To incur the “guilt of blood” the victim has to be present. If someone fires a gun at a picture of the president of the United States, that person wouldn’t be guilty of the president’s blood. He would only be attacking a symbol. But if that person assassinates the president, then that person would be guilty of the president’s blood.

Paul says that we’re guilty of Jesus’ blood if we partake of the Eucharist unworthily. The only way to make sense of this belief is that Paul believed the Eucharist is literally Jesus.

Eternal and temporal consequences 

Paul taught that eating the Eucharist unworthily has both eternal and temporal consequences, and these constitute our second example.

Regarding the eternal consequences, he writes, “For any one who eats and drinks without discerning the body eats and drinks judgment upon himself” (v.29). Elsewhere Paul uses the Greek word for “judgment,” krima, to connote damnation:

“Having damnation [Greek: krima] because they have made void their first faith” (1 Tim. 5:12 — Douay Rheims).

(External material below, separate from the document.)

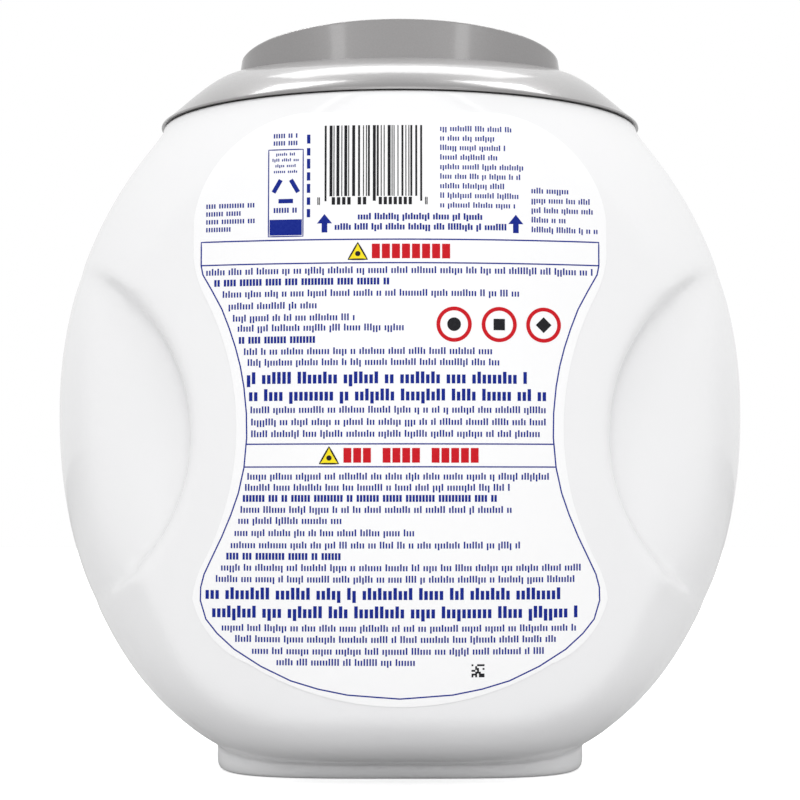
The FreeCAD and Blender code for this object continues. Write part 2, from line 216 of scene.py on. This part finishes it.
# ---- lid ----------------------------------------------------------------------------------
# The lid is one moulding of silver-grey plastic: fine metallic flakes lie under a glossy skin.
# It is carried on the white cap inside it, and lifts off with it.
LID_LIGHT, LID_DARK = (0.30, 0.293, 0.293), (0.25, 0.243, 0.243)
FLAKE_SCALE = 2600.0
lid_silver = plastic("lid_plastic", LID_LIGHT, LID_DARK, rough=(0.3, 0.42), patch_scale=FLAKE_SCALE,
                     wave_scale=30.0, wave=0.06,
                     finish=[("Metallic", 0.4), ("Coat Weight", 0.8), ("Coat Roughness", 0.1)])
finish_node("lid_shell", lid_silver)

# ---- closure ------------------------------------------------------------------------------
# Inside the lid a plain moulded cap of satin white plastic closes the neck. A thin disc cut
# from off-white foam lies between the two and makes the seal.
CAP_LIGHT, CAP_DARK = (0.82, 0.82, 0.82), (0.76, 0.76, 0.76)
cap_white = plastic("cap_plastic", CAP_LIGHT, CAP_DARK, rough=(0.42, 0.6), patch_scale=40.0,
                    wave_scale=60.0, wave=0.1)
finish_node("closure_cap", cap_white)
FOAM_LIGHT, FOAM_DARK = (0.8, 0.8, 0.77), (0.68, 0.68, 0.64)
seal_white = plastic("seal_foam", FOAM_LIGHT, FOAM_DARK, rough=(0.65, 0.85), patch_scale=900.0,
                     wave_scale=1200.0, wave=0.5)
finish_node("seal_disc", seal_white)

# ---- labels -------------------------------------------------------------------------------
# A label of satin white film is stuck to each of the two broad panels, its sides cut in to
# follow the grips.
FILM_LIGHT, FILM_DARK = (0.975, 0.975, 0.98), (0.96, 0.96, 0.965)
film_white = plastic("label_film", FILM_LIGHT, FILM_DARK, rough=(0.3, 0.42), patch_scale=30.0,
                     wave_scale=70.0, wave=0.04)
finish_node("back_label", film_white)
finish_node("front_label", film_white)

# ---- print on the directions label --------------------------------------------------------
# The film is printed in four inks. The artwork is drawn flat in front of the panel, laid on
# to the film along Y and given the thickness of an ink layer. Rows of small blocks stand for
# rows of fine print. Sizes in this section are in millimetres.
MM = 0.001
ARTWORK_Y = -85.0             # the plane that the artwork is drawn in
INK_PROUD = 0.03
INK_THICK = 0.10
OVERPRINT = 1.6               # red and black lie this many times as proud, over blue and yellow
CELL = 1.5                    # longest straight piece, so that the artwork follows the panel
chance = random.Random(7)
artwork = {"blue": [], "red": [], "yellow": [], "black": []}


def flat_sheet(ink, left, low, right, high, columns, rows):
    """A grid of faces that looks towards -Y; returns its object with its mesh in place."""
    bpy.ops.object.select_all(action="DESELECT")
    bpy.ops.mesh.primitive_grid_add(x_subdivisions=columns, y_subdivisions=rows, size=1)
    sheet = bpy.context.object
    stand = Matrix.Rotation(math.pi / 2, 4, "X")
    size = Matrix.Diagonal((right - left, 1, high - low, 1))
    place = Matrix.Translation(((left + right) / 2, ARTWORK_Y, (low + high) / 2))
    sheet.data.transform(place @ size @ stand)
    artwork[ink].append(sheet)
    return sheet


def bar(ink, left, low, right, high):
    """A solid rectangle, divided finely enough to follow the panel."""
    columns = max(1, math.ceil((right - left) / CELL))
    rows = max(1, math.ceil((high - low) / CELL))
    return flat_sheet(ink, left, low, right, high, columns, rows)


def remove_faces(sheet, unwanted):
    """Deletes the faces of a sheet for which unwanted is true."""
    shape = bmesh.new()
    shape.from_mesh(sheet.data)
    bmesh.ops.delete(shape, geom=[f for f in shape.faces if unwanted(f)], context="FACES")
    shape.to_mesh(sheet.data)
    shape.free()


WORD_BLOCKS = (2, 10)         # fewest and most blocks in a word
RISING = 0.3                  # share of the blocks that reach higher
FALLING = 0.08                # share that reach lower


def print_row(ink, z, left, right, tall, block, gap, capitals=False):
    """One row of print: small blocks in word-long groups, about a middle height z. tall is
    the height of a plain block; some reach a third higher or lower, and capitals all rise."""
    pitch = block + gap
    count = max(2, round((right - left) / pitch))
    pitch = (right - left) / count
    share = block / (block + gap)
    low, third = z - tall * 0.5, tall / 3
    sheet = flat_sheet(ink, left, low - third, right, low + tall + third, 2 * count, 3)
    lines = [low - third, low, low + tall, low + tall + third]
    for v in sheet.data.vertices:
        column = round((v.co.x - left) / pitch * 2)
        v.co.x = left + (column // 2 + (share if column % 2 else 0.0)) * pitch
        v.co.z = lines[min(3, round((v.co.z - lines[0]) / (lines[3] - lines[0]) * 3))]
    kinds, word = [], chance.randint(2, 9)
    for i in range(count):
        word -= 1
        blank = word < 0 and 0 < i < count - 1
        if blank:
            word = chance.randint(*WORD_BLOCKS)
        draw = chance.random()
        if blank:
            kinds.append("blank")
        elif capitals or draw < RISING:
            kinds.append("high")
        else:
            kinds.append("deep" if draw < RISING + FALLING else "low")

    def unwanted(face):
        middle = face.calc_center_median()
        i = min(count - 1, int((middle.x - left) / pitch))
        if (middle.x - left) / pitch - i > share or kinds[i] == "blank":
            return True
        if middle.z > lines[2]:
            return kinds[i] != "high"
        return middle.z < lines[1] and kinds[i] != "deep"
    remove_faces(sheet, unwanted)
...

“Therefore he that resisteth the power, resisteth the ordinance of God.And they that resist, purchase to themselves damnation [Greek: krima]” (Rom. 13:2 — Douay Rheims).

Regarding the temporal consequences, he writes, “That is why many of you are weak and ill, and some have died” (1 Cor. 11:30).

Why would Paul believe that sickness, death, and damnation result from an unworthy reception of the Eucharist if it were merely a symbol? Such consequences are unintelligible if the Eucharist is a mere symbol.

A peace offering of real flesh  

The third example is the parallel Paul draws with the peace offering described in Leviticus:

[T]he person who eats of the flesh of the sacrifice of the LORD’s peace offerings while an uncleanness is on him, that person shall be cut off from his people (Lev. 7:20).

Notice that both Leviticus and Paul speak of eating unworthily and incurring a severe consequence. But in Leviticus one eats the flesh of the offering and in Paul one eats the Eucharist.

          Leviticus 

          Paul

Eat flesh of peace offering Eat Eucharist
Eat unworthily Eat unworthily
Being cut off from God’s people

Damnation

These parallels seem to suggest that Paul understands the Eucharist to be a real flesh offering just like the real flesh offering in Leviticus. For Paul, to partake of the Eucharist is to partake of the flesh of the true peace offering—namely, Jesus.

Protestants claim the Catholic Church teaches things not found in the Bible. But, in this case, Paul’s belief that the Eucharist literally is Jesus’ body and blood proves otherwise. Catholics can be assured that if Paul were here today they would see him in the Communion line approaching the altar to receive Jesus in the Eucharist.